Marshall: I think, there’s always this heed of uncertainty of doing things, like the back of my mind, there are tons of things like crashed and burned and failed, over and over, right? Like you tried something and didn’t work, and like I think and this applies to most things, and I think people know this in the back of their mind.This is like what keeps you from going and like, if you just keep trying things and like, really genuinely try and learn from what didn’t work last time, like whatever it was like we needed better marketing or a bigger audience to launch to or the product was shed or whatever it was. If you do it long enough, like you stay in the game long enough, and genuinely learn from your mistakes, like you will eventually figure it out; you only need to be right one time and so you’re gonna be right eventually if you stay in it.

Dmitriy: Right.

Marshall: I would just tell myself ‘Hang on buddy, like you’ll figure it out eventually’. Right? Like yeah, so like it’s frustrating because people figured it out sooner or later than others, like some people their first thing is like hitting it out in the park and others, and is like stories of whatever case like so many years of trying and eventually got it. And it’s like late age.

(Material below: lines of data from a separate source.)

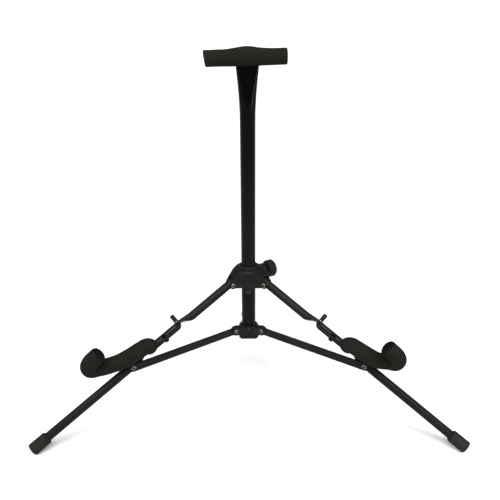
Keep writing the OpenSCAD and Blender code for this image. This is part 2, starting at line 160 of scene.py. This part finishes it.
def height_graded(name, upper, lower, top, bottom):
    """Enamel on a tube: gloss black at the top, grading to the legs' lighter, warmer satin lower down."""
    m = Nodes(name)
    split = m.add("ShaderNodeSeparateXYZ")
    m.link(m.place, split.inputs["Vector"])
    height = m.span(split.outputs["Z"], bottom, top, 0.0, 1.0)
    satin = m.ramp(m.noise(14, 5, 0.6), 0.35, 0.7, grey(lower, 0.16), grey(lower * 1.5, 0.16))
    black = m.ramp(m.noise(20, 5, 0.6), 0.35, 0.7, grey(upper, -0.1), grey(upper * 1.8, -0.1))
    m.link(m.mix(height, satin, black), m.shader.inputs["Base Color"])
    m.link(m.span(height, 0.0, 1.0, 0.42, 0.13), m.shader.inputs["Roughness"])
    m.link(m.span(height, 0.0, 1.0, 0.055, 0.060), m.shader.inputs["Specular IOR Level"])
    m.bump((m.noise(420, 2, 0.4), 0.08, 0.0004), (m.noise(2600, 2, 0.5), 0.08, 0.0001))
    return m.material


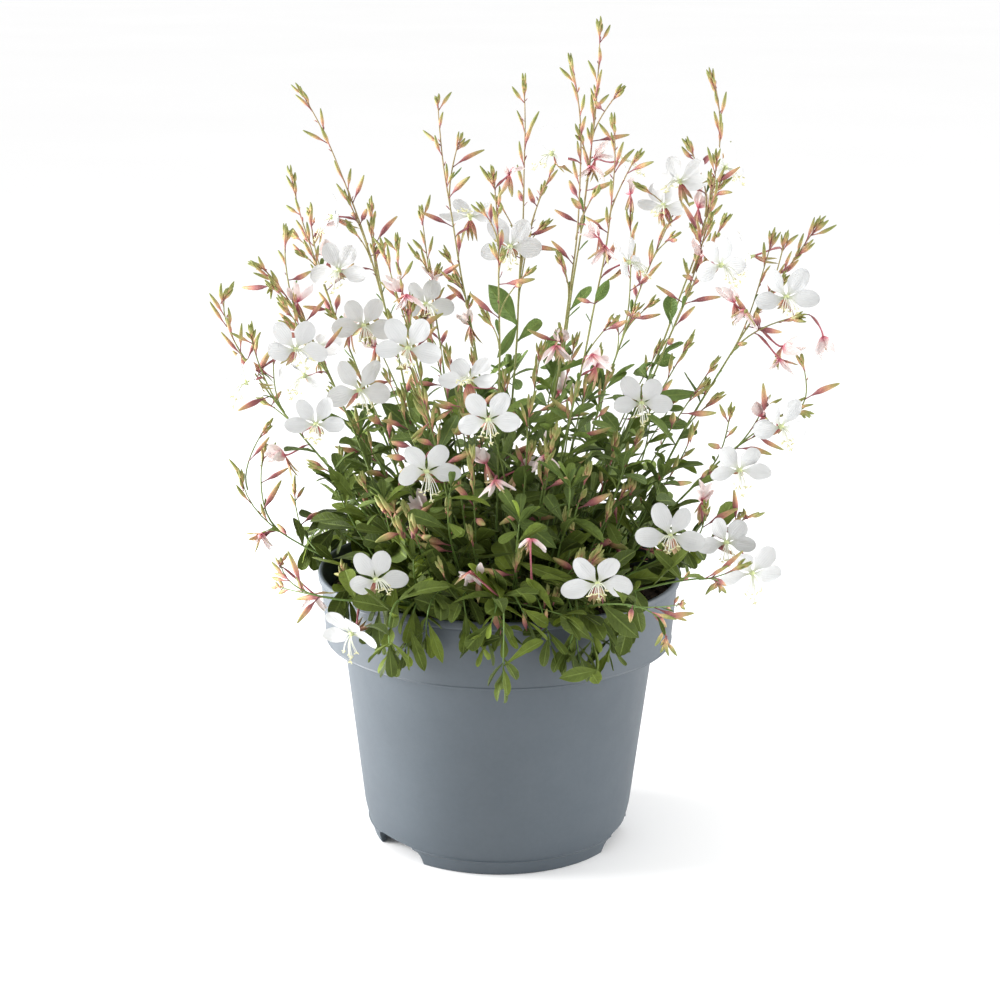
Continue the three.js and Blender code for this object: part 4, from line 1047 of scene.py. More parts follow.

Marshall: So yeah, that’s frustrating to sit by and watch. I had a buddy that like had no interest in business and like the first thing he did was made good money from and it was a nice business to support his lifestyle. That’s frustrating to watch, you know, when you have been trying different things for like 5 years or whatever but like, eventually, I can just promise anyone that eventually, you’ll figure it out.

Dmitriy: Awesome. That’s perfect. Alright, well, I think we’re all set for the day. This is really, really great content. I actually got some good notes myself. It’s really inspiring, what you’re doing at this age so far, and it’s exciting to see what you’ll do the next 5 years and beyond. And it’s clear that you’re gonna keep tinkering and building new stuff and I’m really excited to watch.